Lest I seem to be wandering, I should make a point and it is this: one of Alice’s favorite characters in the stories was Humpty Dumpty whose logic served as something of a political satire through the pen of Dodgson, a logician as well as a mathematician and theologian. He did not invent the name Humpty Dumpty, for that probably was what they called a cannon used in the 1648 siege of Colchester during the English Civil War, and it later became the anthropomorphic egg of nursery rhymes. All the King’s horses and all the King’s men unable to put the cannon together again after the Roundheads had knocked it off a defense wall, were those of Charles I. That sounds likely to me at any rate. But Alice’s author made Humpty Dumpty immortal in Through the Looking Glass. Humpty Dumpty boasted: “When I use a word, it means just what I choose it to mean—neither more nor less.” “The question is, said Alice, whether you can make words mean so many different things.” “The question is, said Humpty Dumpty, which is to be master—that’s all.”
That is the question, and one on which the future of our civilization must hang its hat. When the State tries to establish an imperium over nature itself, it vandalizes all sane instinct and abdicates its duty to promote the tranquility of order by tranquilizing it. The carnage both physical and moral issuing from the disastrous legalization of the destruction of unborn children proves that. Now its dismal postlude sounds in shrill attempts to “redefine” marriage.” So far, eleven countries have done it, along with nine of our own states and our nation’s capital. In Paris, close to a million public demonstrators have opposed the attempt of France’s Socialist president to play Master of the Universe, or at least Master of its Universal Laws. It should be obvious to all except the dense and the willfully ignorant, that the next step will be to attack the Church through civil penalties for refusing to accept the authority of the State to invert the natural order of which the State is only a steward.
Pope Benedict XVI gave all this priority in his address to the Roman Curia on December 21, 2012, widely ignored by the major American media which seem jealous of their cohabitation with the present government. He established some sort of precedent by quoting a rabbinical voice not from first century Galilee, that of the Chief Rabbi of France, Gilles Bernheim of la Victoire synagogue in Paris, and husband of a psychoanalyst.

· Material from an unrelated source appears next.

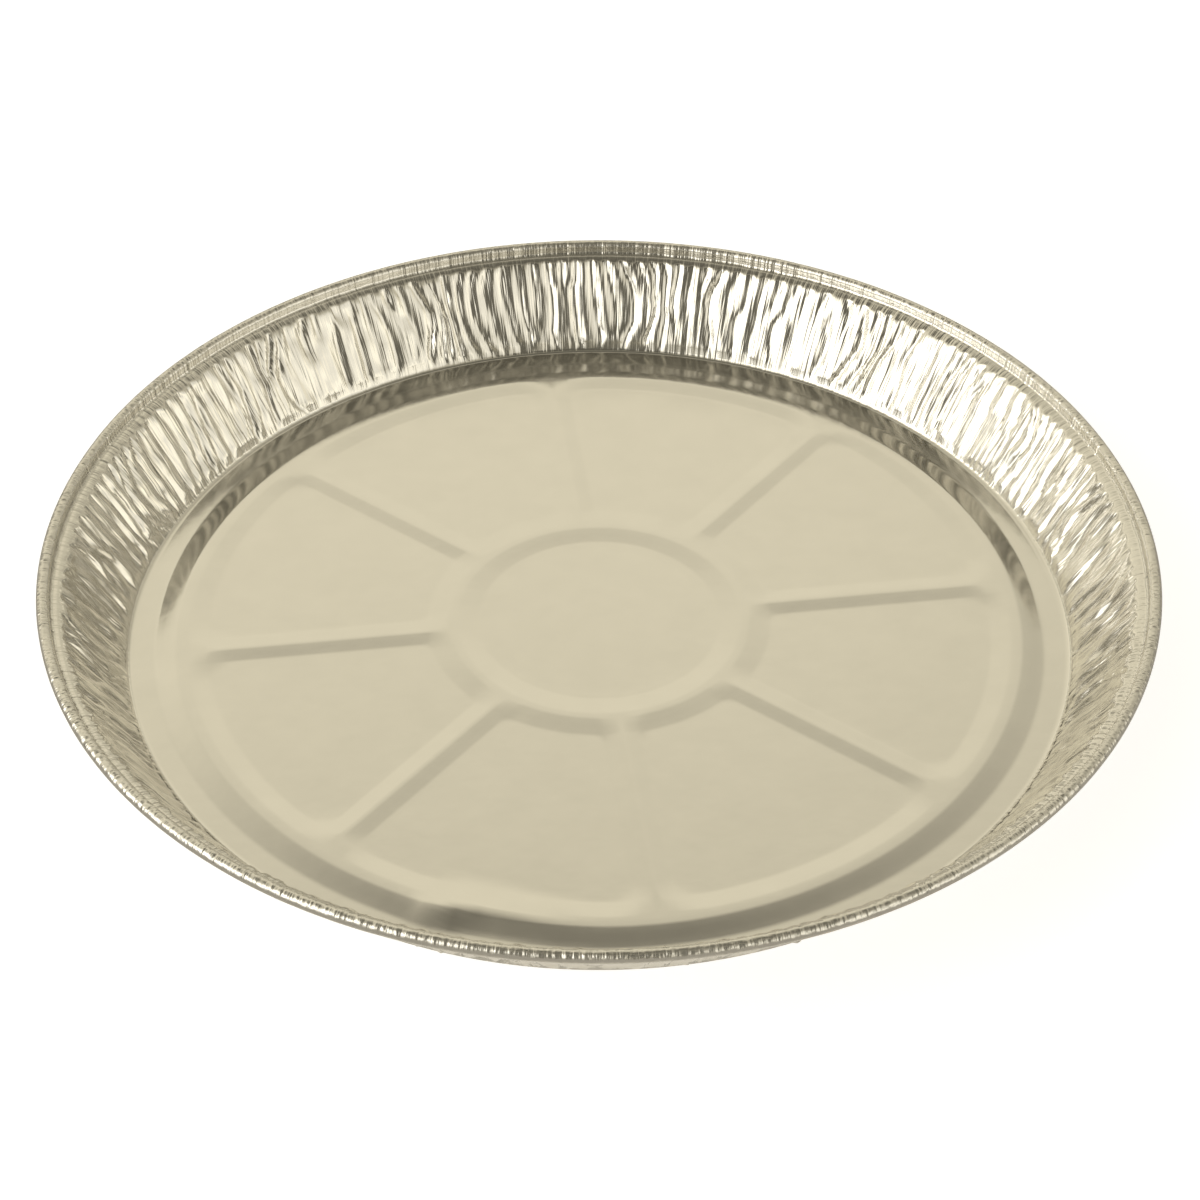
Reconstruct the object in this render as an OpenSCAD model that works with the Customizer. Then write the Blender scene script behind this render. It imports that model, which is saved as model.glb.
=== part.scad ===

[I]f there is no pre-ordained duality of man and women in creation, then neither is the family any longer a reality established by creation. Likewise, the child has lost the place he had occupied hitherto and the dignity pertaining to him. Rabbi Bernheim shows that now, perforce, from being a subject of right, the child has become an object to which people have a right and which they have a right to obtain. When the freedom to be creative becomes the freedom to create oneself, then necessarily the Maker himself is denied and ultimately man too is stripped of his dignity as a creature of God, as the image of God at the core of his being.
As the State did not invent marriage, neither did the Church. But Christ transformed marriage as he did baptism, building upon its nature by investing it with supernatural graces to represent the indissoluble love of the Bridegroom for his Bride the Church. The natural fecundity of the marriage bond is mocked by substituting for it a disorder intrinsically infecund. Our Lord’s miracle at a wedding, the first of the seven Johannine miracles, brings to a potency in the spiritual order the seven acts of creation in the physical order. Trying to redefine marriage by human fiat is to pretend that man is creator and not procreator. This old and regressive conceit began with the first lie in Eden: “You will be like God.” At the wedding in Cana, Christ’s mother said, “Whatever my son says to do, do it.” We are free not to do what he says. We are free even to play Humpty Dumpty with nature, only asking which is to be master of words instead of acknowledging the Word as Master. But when the social order has a great fall in consequence, all the politicians will not be able to put it back together again.